Histological analysis of intestinal biopsy specimens from HIV-infected patients shows enterocyte damage [
50]. Because only dying enterocytes release I-FABP [
24], the elevated I-FABP levels detected in most subjects may reflect ongoing structural damage to the gastrointestinal tract. Indeed, the association of lower CD4
+ T cell counts with higher I-FABP levels also supports the hypothesis that damage to the gut, immune activation, and CD4
+ T cell loss are intimately linked. Because our HIV-negative volunteer group was not matched for factors that could affect enterocyte death, such as liver disease and age, further investigation with longitudinal samples in a matched, diverse patient population is needed to confirm these findings.

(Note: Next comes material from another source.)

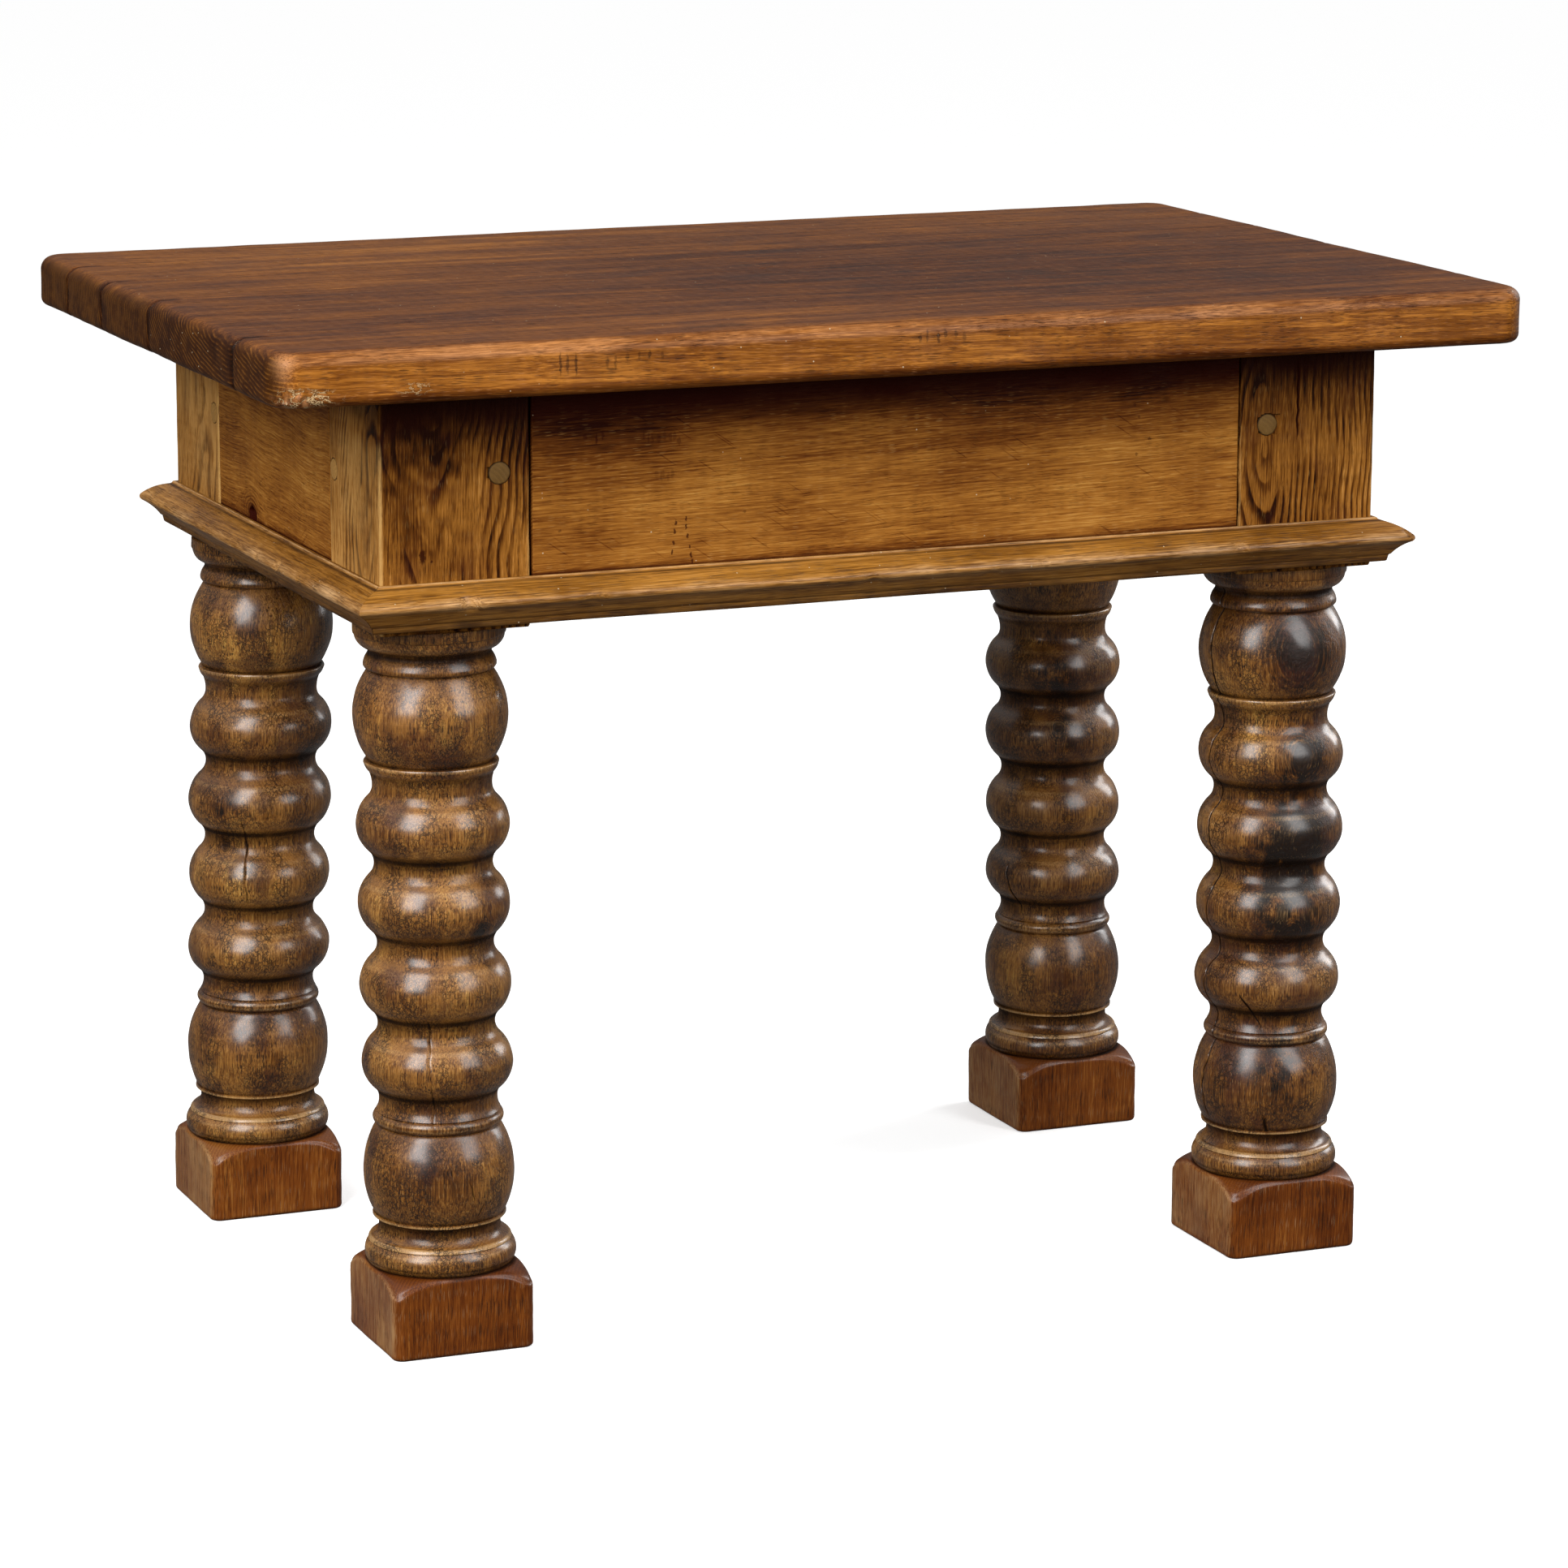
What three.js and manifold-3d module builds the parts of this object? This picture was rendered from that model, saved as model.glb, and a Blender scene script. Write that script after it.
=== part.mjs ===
// A small oak communion table: a thick five-board top on a joined frame of four rails, which are
// pegged into the square heads of four heavy bobbin-turned legs. A mitred moulding runs round the
// foot of the frame, and each leg stands on a separate square block.
//
// Millimetres, +Z up. The origin is on the floor under the middle of the top.
// +X runs along the table's length, and -Y is the front.

import * as THREE from "three";
import { mergeVertices } from "three/addons/utils/BufferGeometryUtils.js";
import Module from "manifold-3d";

const wasm = await Module();
wasm.setup();

// ---------------------------------------------------------------------------------------------
// Driving dimensions
// ---------------------------------------------------------------------------------------------

const HEIGHT = 760;
const TOP = { length: 992, depth: 630, thickness: 41, edgeRound: 9, cornerRound: 14 };
const FRAME = { length: 798, depth: 505, bottom: 547 };
const POST = { side: 114, bottom: 543.5 };
const RAIL_THICKNESS = 32;

// Where the four glued joints of the top run, from the front of the table to the back.
const BOARD_JOINTS = [-215, -1.5, 123, 220];

const TENON = { thickness: 12, setback: 10, length: 50, shoulder: 16 };
const PEG = { radius: 8.2, length: 44 };
const FACE_PEG = { inset: 23, height: 657 };
const SIDE_PEG = { inset: 10.5, height: 650 };

const MOULDING = {
  top: 581,
  bottom: 547.5,
  projection: 25,
  lip: { width: 3, height: 1 }, // the fillet against the frame at the top
  foot: { width: 9, height: 2 }, // and the one at the bottom
  nose: { drop: 12, height: 5, easing: 1 }, // the blunt outer edge
  slopeBend: { out: 15, drop: 4 }, // what the curve above the nose bends towards
  hollowBend: { out: 13, rise: 13.5 }, // and the curve below it
};

const FOOT = { side: 111, height: 60, cornerHeight: 45, edgeRound: 6 };
const SPIGOT = { radius: 19, length: 36 };
const ROOT = 2; // how far a turning runs up into its post

const BEARER = { x: 170, width: 60, depth: 34, housing: 12 };
const SCREW = { head: 5.5, shank: 3, length: 60, tip: 6 };
const SCREW_ROWS = [-160, -60, 61, 171];

// Old legs have worked a little loose: how far each turning is out of line with its post, where
// it leaves the post and where it meets the floor.
const LEGS = [
  { name: "front_left", sideX: -1, sideY: -1, start: [-1, 0], floor: [2, -5] },
  { name: "front_right", sideX: 1, sideY: -1, start: [4, 0], floor: [6, 0] },
  { name: "back_left", sideX: -1, sideY: 1, start: [-5, 0], floor: [-19, 0] },
  { name: "back_right", sideX: 1, sideY: 1, start: [0, 0], floor: [7, 0] },
];

const GAP = 0.3; // between pieces that touch
const OVERSHOOT = 5; // how far a cutting shape runs past the face it opens
const LATHE_SIDES = 16;
const DOME_SIDES = 24;
const PIN_SIDES = 12;
const SCREW_SIDES = 8;

const UNDERSIDE = HEIGHT - TOP.thickness;
const FRAME_TOP = UNDERSIDE - GAP;
const HALF_LENGTH = FRAME.length / 2;
const HALF_DEPTH = FRAME.depth / 2;

// ---------------------------------------------------------------------------------------------
// Solids
// ---------------------------------------------------------------------------------------------

// A closed three.js geometry as a solid that can be joined and cut.
function toSolid(geometry) {
  const bare = geometry.clone();
  bare.deleteAttribute("normal");
  bare.deleteAttribute("uv");
  const merged = mergeVertices(bare, 1e-4);
  const index = merged.index.array;
  const triangles = [];
  for (let i = 0; i < index.length; i += 3) {
    const [a, b, c] = [index[i], index[i + 1], index[i + 2]];
    if (a !== b && b !== c && c !== a) {
      triangles.push(a, b, c);
    }
  }
  return new wasm.Manifold(new wasm.Mesh({
    numProp: 3,
    vertProperties: new Float32Array(merged.attributes.position.array),
    triVerts: new Uint32Array(triangles),
  }));
}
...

Taken together, our data show that high plasma levels of the monocyte-expressed LPS receptor sCD14 are associated with an increased risk of all-cause mortality in HIV-infected subjects in the SMART study. The diversity of the patients enrolled in this study, who were from virtually every continent, and many of whom had hepatitis co-infection and other co-morbidities and were receiving various ART regimens (or none at all) [
19], makes the results relevant to many patient populations. The markers of inflammation that confer an increased risk of death in this patient population correlate with the level of monocyte stimulation by LPS. In addition, we show that I-FABP, a marker of enterocyte death, is increased in these HIV-infected subjects and that detectable levels are associated with lower baseline and nadir CD4
+ T cell counts. These results suggest that attenuation of the inflammation induced by microbial products, in addition to viral suppression, may be necessary to maximally reduce mortality and improve clinical outcomes.